Tuesday, November 24, 2009

TOO BIG TOO FAIL? BABELNOMICS CON'T



NYT--The United States government is financing its more than trillion-dollar-a-year borrowing with i.o.u.’s on terms that seem too good to be true.

But that happy situation, aided by ultra low interest rates, may not last much longer.

Treasury officials now face a trifecta of headaches: a mountain of new debt, a balloon of short-term borrowings that come due in the months ahead, and interest rates that are sure to climb back to normal as soon as the Federal Reserve decides that the emergency has passed.

Meanwhile:

WSJ-- Banks have spent the past year dealing with a mountain of bad assets. Now attention is turning to trillions of dollars of debt they have maturing over the next few years.

Banks unable to maneuver around the challenge could be forced to refinance their debt at sharply higher costs.

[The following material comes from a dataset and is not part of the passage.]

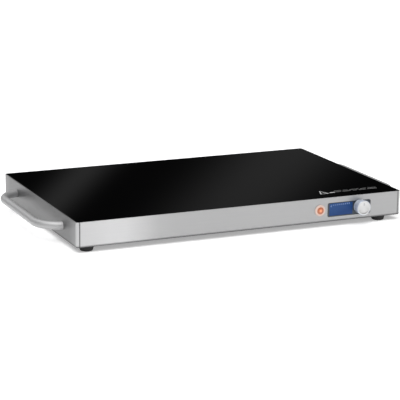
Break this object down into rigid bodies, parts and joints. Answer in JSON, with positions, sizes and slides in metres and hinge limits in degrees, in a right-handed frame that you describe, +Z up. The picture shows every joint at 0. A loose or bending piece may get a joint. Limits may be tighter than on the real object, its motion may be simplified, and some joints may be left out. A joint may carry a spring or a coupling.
{
  "type": "hot plate burner",
  "caption": "Low glass-topped electric warming plate in a steel tray with a bar handle at each end, a rotary temperature knob and an indicator lamp on the front.",
  "frame": {"origin": "on the table plane, at the middle of the whole outline, so midway between the handle ends and midway between the knob face and the inlet flange", "axes": "+X to the right along the front, +Y to the back, +Z up; the controls face -Y"},
  "size_m": [0.636, 0.3684, 0.048],
  "materials": {
    "ceramic_glass": "polished black glass ceramic",
    "silicone_black": "matte black silicone",
    "panel_steel": "fine horizontal brushing",
    "handle_steel": "satin round bar",
    "zinc_steel": "plain zinc-plated sheet",
    "cover_steel": "black painted sheet",
    "foot_rubber": "matte black rubber",
    "screw_steel": "zinc-plated",
    "plate_plastic": "satin dark grey",
    "film_blue": "semi-gloss printed film",
    "knob_metal": "turned satin aluminium",
    "pointer_black": "matte black fill",
    "insert_plastic": "moulded black",
    "spring_steel": "bright spring steel",
    "brass": "plain brass",
    "ceramic_white": "unglazed steatite",
    "bezel_plastic": "bright ring",
    "lens_orange": "translucent orange",
    "lamp_glass": "clear glass bulb",
    "mica": "mica sheet",
    "element_alloy": "resistance foil",
    "wool": "ceramic fibre felt",
    "inlet_plastic": "black moulded",
    "wire_red": "silicone insulation",
    "wire_blue": "silicone insulation",
    "wire_green": "silicone insulation",
    "wire_white": "silicone insulation"
  },
  "bodies": {
    "tray": {"glass_top": "ceramic_glass", "glass_seal": "silicone_black", "front_panel": "panel_steel", "back_panel": "panel_steel", "left_end_panel": "panel_steel", "right_end_panel": "panel_steel", "corner_angle_front_left": "zinc_steel", "corner_angle_front_right": "zinc_steel", "corner_angle_back_left": "zinc_steel", "corner_angle_back_right": "zinc_steel", "glass_rail_front": "zinc_steel", "glass_rail_back": "zinc_steel", "glass_rail_left": "zinc_steel", "glass_rail_right": "zinc_steel", "base_cover": "cover_steel", "foot_front_left": "foot_rubber", "foot_front_right": "foot_rubber", "foot_back_left": "foot_rubber", "foot_back_right": "foot_rubber", "foot_screws": "screw_steel", "left_handle": "handle_steel", "right_handle": "handle_steel", "handle_washers": "screw_steel", "handle_screws": "screw_steel", "control_plate": "plate_plastic", "panel_film": "film_blue", "thermostat_bush": "brass", "bush_nut": "brass", "thermostat_frame": "zinc_steel", "thermostat_base": "ceramic_white", "bimetal_strip": "spring_steel", "thermostat_tabs": "brass", "indicator_bezel": "bezel_plastic", "indicator_lens": "lens_orange", "neon_lamp": "lamp_glass", "lamp_clip": "spring_steel", "mica_upper": "mica", "heater_element": "element_alloy", "mica_lower": "mica", "insulation_mat": "wool", "tray_plate": "zinc_steel", "cross_bracket_front": "zinc_steel", "cross_bracket_back": "zinc_steel", "bracket_screws": "screw_steel", "appliance_inlet": "inlet_plastic", "inlet_pins": "brass", "inlet_screws": "screw_steel", "thermal_fuse": "brass", "earth_stud": "screw_steel", "live_wires": "wire_red", "neutral_wire": "wire_blue", "earth_wire": "wire_green", "lamp_leads": "wire_white"},
    "knob": {"control_knob": "knob_metal", "knob_pointer": "pointer_black", "knob_insert": "insert_plastic", "knob_clip": "spring_steel", "thermostat_shaft": "brass"},
    "pin": {"adjusting_pin": "ceramic_white"},
    "arm": {"contact_arm": "spring_steel"}
  },
  "joints": [
    {"name": "knob_turn", "type": "hinge", "parent": "tray", "child": "knob", "pos_m": [0.2034, -0.16825, 0.0296], "axis": [0, 1, 0], "range_deg": [0, 270]},
    {"name": "pin_travel", "type": "slide", "parent": "tray", "child": "pin", "axis": [0, 1, 0], "range_m": [0, 0.0006]},
    {"name": "arm_flex", "type": "hinge", "parent": "tray", "child": "arm", "pos_m": [0.19165, -0.14145, 0.0296], "axis": [0, 0, 1], "range_deg": [0, 3]}
  ],
  "couplings": [
    {"joint": "pin_travel", "follows": "knob_turn", "m_per_rad": 0.000127},
    {"joint": "arm_flex", "follows": "knob_turn", "ratio": 0.0108}
  ]
}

The situation was caused by banks engaging in cheap borrowing during the credit-market boom that began in the middle of the decade and lasted through 2007. As financial markets hit crisis mode, banks were propped up by government guarantees that enabled them to keep selling debt -- but with much shorter maturities.

And:

NYT--The government-administered insurance fund that protects depositors fell $8.2 billion into the red for the first time since the fallout from the savings-and-loan crisis of the early 1990s as the pace of bank failures accelerated in the third quarter.

1 comment:

  1. Those banks will pay out big bonuses when they return the TARP money, then need the FDIC to bail them out because they are too big to fail in their current, well-run, I-DO-SO-DESERVE-THAT-BONUS-SINCE-I'M-SUCH-A-SUPERIOR-MANAGER form.